MBA students are taught how to apply business skills in an assumed command-and-control hierarchy, not how to be a manager. B-schools don’t distinguish between the two.

Management is craft (rooted in experience), art (rooted in creativity) and analysis (rooted in science). It’s not just analysis – which is what B-schools exclusively teach.

Earn a management position first, then go to business school while you are a practicing newbie manager.

There are no naturally born surgeons, but there are many natural managers who never went to MBA school.

The problem with being in a rat race is that if you win, you’re still a rat 🙂

In a study of Harvard MBA gradutates, 10 of 19 were outright failures, 4 had questionable records, and 5 did fine.

The notion that a generic manager can parachute in and manage anything is crazy. There are exceptions like IBM’s cookie man, Lou Gerstner, but failure is the norm.

Many managers practice “Kiss up, kick down”. The dudes who receive the kisses don’t care or want to know about the “kick down” behavior.

Without action, nothing gets done. Without reflection, action is mindless. Thus, mindful action is required for success.

Analysis Paralysis Vs. 59 Minutes

“If I had an hour to save the world, I would spend 59 minutes defining the problem and one minute finding solutions” – Albert Einstein

If they didn’t know that Einstein said the quote above,  MBA taught and metrics-obsessed “go-go-go” textbook managers would propose that the person who did say it was a slacker who suffered from “analysis paralysis”. In the Nike age of “just do it” and a culture of “act first and think later” (in order to show immediate progress regardless of downstream consequences), not following Einstein’s sage advice often leads to massive financial or human damage when applied to big, multi-variable hairball problems.
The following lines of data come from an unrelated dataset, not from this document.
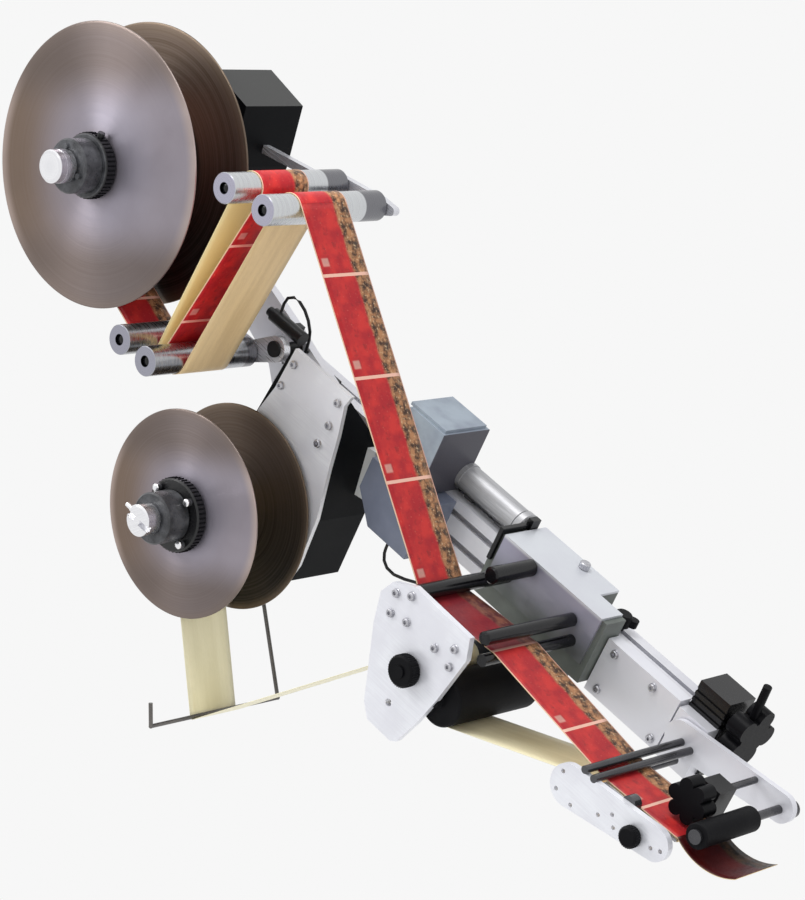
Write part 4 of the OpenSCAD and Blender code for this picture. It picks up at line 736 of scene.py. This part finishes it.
def lathe(name, profile, centre, material, body, steps=180, replaced=()):
    """A turned piece, whose profile of (radius, rear) runs from the axis round to the axis. The UV map runs
    outwards from the axis and round it, so that brushed metal catches the light as a turned face does."""
    mesh = bmesh.new()
    uv = mesh.loops.layers.uv.new("turning")
    rings = []
    for radius, rear in profile:
        ring = []
        for k in range(steps if radius > 0 else 1):
            a = 2 * math.pi * k / steps
            along, square = centre[0] + radius * math.cos(a), centre[1] + radius * math.sin(a)
            ring.append(mesh.verts.new(at(along, rear, square)))
        rings.append(ring)
    for i in range(len(rings) - 1):
        a, b = rings[i], rings[i + 1]
        for k in range(steps):
            n = (k + 1) % steps
            corners = [(a[k % len(a)], profile[i][0], k), (b[k % len(b)], profile[i + 1][0], k),
                (b[n % len(b)], profile[i + 1][0], k + 1), (a[n % len(a)], profile[i][0], k + 1)]
            if len(a) == 1:
                corners = corners[:3]
            if len(b) == 1:
                corners = corners[:2] + corners[3:]
            f = mesh.faces.new([c[0] for c in corners])
            f.smooth = True
            for loop, c in zip(f.loops, corners):
                loop[uv].uv = (c[1] / 200, c[2] / steps)
    bmesh.ops.recalc_face_normals(mesh, faces=mesh.faces)
    data = bpy.data.meshes.new(name)
    mesh.to_mesh(data)
    mesh.free()
    data.materials.append(material)
    piece = bpy.data.objects.new(name, data)
    bpy.context.collection.objects.link(piece)
    if replaced:
        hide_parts(*replaced)
    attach(piece, body)
    return piece


def disc_finish(name, centre, tones, size, rough=0.34, anisotropy=0.85, shaded=False):
    """Bronze-grey anodised discs, turned on both faces: fine rings, and a highlight that fans out from the hub.
    The tones are (far, near, rim). The far one lies away from the machine as a painted brown reflection, or low
    on a shaded disc as painted shade that darkens it towards the bottom. Front discs also get a painted
    highlight round the hub and painted shade above and below it towards the rim."""
    mat, tree, shader = new_finish(name, 0.8, rough, 0.5)
    shader.inputs["Anisotropic"].default_value = anisotropy
    tangent = tree.nodes.new("ShaderNodeTangent")
    tangent.direction_type = "UV_MAP"
    tangent.uv_map = "turning"
    tree.links.new(tangent.outputs[0], shader.inputs["Tangent"])
    rings = placed_group(tree, "turned", object_place(tree, (centre[0], 0, centre[1])), fineness=520.0)
    level = object_place(tree, (centre[0], 0, centre[1]), turned=False)
    marks = placed_group(tree, "grain", level, cloud_size=7.0)
    across, _, height = parts(tree, level)
    far, near, rim = tones
    share = size / 1000
    # Painted reflection: a brown tone on the side away from the machine; on a shaded disc, painted shade
    # darkening towards the bottom.
    side = ramp(tree, height if shaded else across, -0.85 * share, (0.95 if shaded else 0.2) * share)
    colour = mix_colour(tree, side, far, near)
    radius = rings.outputs["Radius"]
    colour = mix_colour(tree, ramp(tree, radius, 0.9 * share, 1.0 * share, 0, 0.75), colour, rim)
    if not shaded:
        # Painted highlight: a bluish glow round the hub.
        middle = maths(tree, "MULTIPLY", ramp(tree, radius, 0.16 * share, 0.3 * share),
            ramp(tree, radius, 0.3 * share, 0.75 * share, 1, 0))
        colour = mix_colour(tree, maths(tree, "MULTIPLY", middle, 0.3), colour, (0.42, 0.41, 0.52))
        # Painted shade: darker above and below the hub, towards the rim.
        outer_sector_shade = ramp(tree, maths(tree, "ABSOLUTE", height), 0.34 * share, 0.72 * share, 0, 0.85)
        colour = mix_colour(tree, outer_sector_shade, colour, (0.13, 0.1, 0.085))
    turning = rings.outputs["Rings"]
    colour = mix_colour(tree, ramp(tree, turning, 0.3, 0.75, 0, 0.1), colour, (0.5, 0.43, 0.42))
    colour = mix_colour(tree, ramp(tree, marks.outputs["Clouds"], 0, 1, 0, 0.14), colour, (0.1, 0.07, 0.06))
    dress(tree, shader, colour, turning, (rough - 0.03, rough + 0.05), 0.04)
    return mat


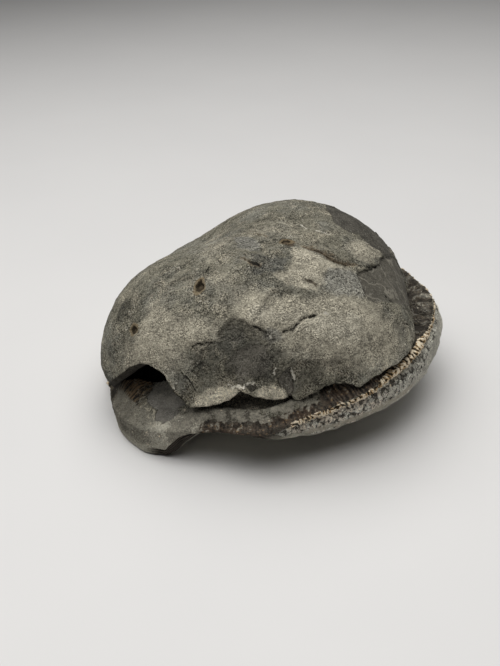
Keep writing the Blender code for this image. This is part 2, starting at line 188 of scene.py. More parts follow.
# Stretches round the coil: the azimuths where each starts, is full, begins to fade and is gone.
ZONES = {
    "corded": (268, 277, 192, 204), "thick cord": (292, 304, 340, 352), "broad cord": (304, 314, 332, 343),
    "knobbly": (262, 276, 60, 90), "deep knobs": (276, 284, 330, 345), "pale_foot": (272, 282, 318, 332),
    "shell": (278, 290, 70, 100), "coarse": (316, 328, 40, 60), "right_wall_painted_light": (300, 322, 30, 60),
    "chamber": (180, 196, 222, 232), "chamber side": (190, 200, 226, 238), "cave": (194, 202, 224, 232),
    "bare chamber": (200, 212, 236, 246), "bare cast": (222, 232, 240, 250), "saddle": (226, 232, 243, 249),
    "left_streaks": (188, 198, 215, 223), "ochre": (205, 209, 216, 222), "crumbs": (207, 212, 226, 232),
    "smooth_cast": (203, 210, 240, 246), "chamber_painted_light": (196, 204, 234, 240), "arch": (226, 231, 262, 274),
    "ridge": (230, 238, 276, 290), "high ridge": (230, 238, 256, 268), "hollow": (240, 246, 280, 292),
    "front": (240, 246, 282, 292), "broken": (240, 248, 282, 294), "front lines": (240, 248, 280, 290),
    "front_hollow": (238, 244, 286, 294), "pinkish": (268, 278, 300, 316),
    "bare ribs": (188, 205, 276, 292), "painted light rim": (228, 240, 335, 348), "undercut_painted_shade": (192, 200, 216, 222),
}


def steady_slopes(x, y):
    """Slopes at a curve's knots, down the first axis, with which it never overshoots them."""
    grade = np.diff(y, axis=0) / np.diff(x, axis=0)
    before, after = grade[:-1], grade[1:]
    total = np.where(before + after == 0, 1, before + after)
    slope = np.where(before * after > 0, 2 * before * after / total, 0)
    return np.concatenate([grade[:1], slope, grade[-1:]])


def on_curve(t, width, starts, ends):
    """The curve a share t of the way between two knots, each given as its value and its slope."""
    rise = (2 * t**3 - 3 * t**2 + 1) * starts[0] + (3 * t**2 - 2 * t**3) * ends[0]
    return rise + width * ((t**3 - 2 * t**2 + t) * starts[1] + (t**3 - t**2) * ends[1])


def around(knots, azimuth):
    """A smooth closed curve through (azimuth, value) knots that never overshoots them."""
    table = np.array(sorted(knots), float)
    x = np.concatenate([table[-2:, 0] - 360, table[:, 0], table[:2, 0] + 360])
    y = np.concatenate([table[-2:, 1], table[:, 1], table[:2, 1]])
    slope = steady_slopes(x, y)
    turn = np.mod(azimuth, 360.0)
    i = np.clip(np.searchsorted(x, turn, side="right") - 1, 0, len(x) - 2)
    width = x[i + 1] - x[i]
    return on_curve((turn - x[i]) / width, width, (y[i], slope[i]), (y[i + 1], slope[i + 1]))


def glide(x, y, steps):
    """Such curves through y at x, down the first axis, with that many samples between each two knots."""
    slope = steady_slopes(x, y)
    rows = [on_curve(t, x[i + 1] - x[i], (y[i], slope[i]), (y[i + 1], slope[i + 1]))
            for i, count in enumerate(steps) for t in np.arange(count) / count]
    return np.array(rows + [y[-1]])


def smooth(low, high, value):
    t = np.clip((value - low) / (high - low), 0, 1)
    return t * t * (3 - 2 * t)


def hump(value, middle, width):
    return np.exp(-0.5 * ((value - middle) / width) ** 2)


def window(value, start, full, end, gone):
    """1 between `full` and `end`, falling softly to 0 at `start` and `gone`."""
    return smooth(start, full, value) * smooth(gone, end, value)


def zone(name, azimuth):
    """1 along a named stretch round the coil, with soft ends; it may run past 360."""
    start = ZONES[name][0]
    return window((azimuth - start) % 360, *((bound - start) % 360 for bound in ZONES[name]))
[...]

The choice between “act first, think later” (AFTL) and “think first, act later” (TFAL) is not so simple. For small, one dimensional problems where after-the-fact mistakes can be detected quickly and readjustments can be made equally as quickly, AFTL is the best way to go. However, most managers, because they are measured on schedule and cost performance and not on quality (which is notoriously difficult to articulate and quantify), apply the AFTL approach exclusively. They behave this way regardless if the situation cries out for TFAL because that’s the way that hierarchical structured corpo orgs work. Since the long term downstream effects of crappy decisions may not be traceable back to the manager who made them, and he/she will likely be gone when the damage is discovered, everybody else loses – except the manager, of course. Leaders TFAL and managers AFTL.

Two Playbooks

When revenues and/or profits go flat or they start eroding, one of the 3 textbook moves that a mediocre company usually make is to reorganize (yet again). The other two moves in the utterly uncreative and standard MBA playbook are: 2) fire people; 3) instill fear via coercion and adding more rigid/constraining processes to extract more productivity from the value creation team at the bottom of the corpo hierarchy. Sometimes, especially in a time of crisis, all three actions are executed. Notice that all 3 moves are attempts to cut costs and not to raise revenues. Raising revenues requires exploring, discovering, and finding new customers along with developing successful new products that open up new markets. These actions require creativity, innovation, new ways of thinking, leadership, and courage. Sadly, these attributes are not the forte of mechanistic and Newtonian MBAs who are trained to solely look at data and compute fancy state-of-the art derivative business metrics.

Std Playbook 

When a company reorganizes, which is the least painful action that can be applied to the productive members at the bottom of the org, grand new titles are created, groups are renamed, and new layers are added/subtracted. Management temporarily feels better and optimism permeates the top of the stratified pyramid. The people down in the dirty boiler room know better. Since the reorg usually consists of shuffling the same people with the same old crusted mindsets into new positions, no deep and lasting change happens. If, during the reorg, people with new ideas are promoted from the bottom or brought in from the outside, they are quickly “set in their place” by the old guard that remains. They get absorbed by the borg. Blech.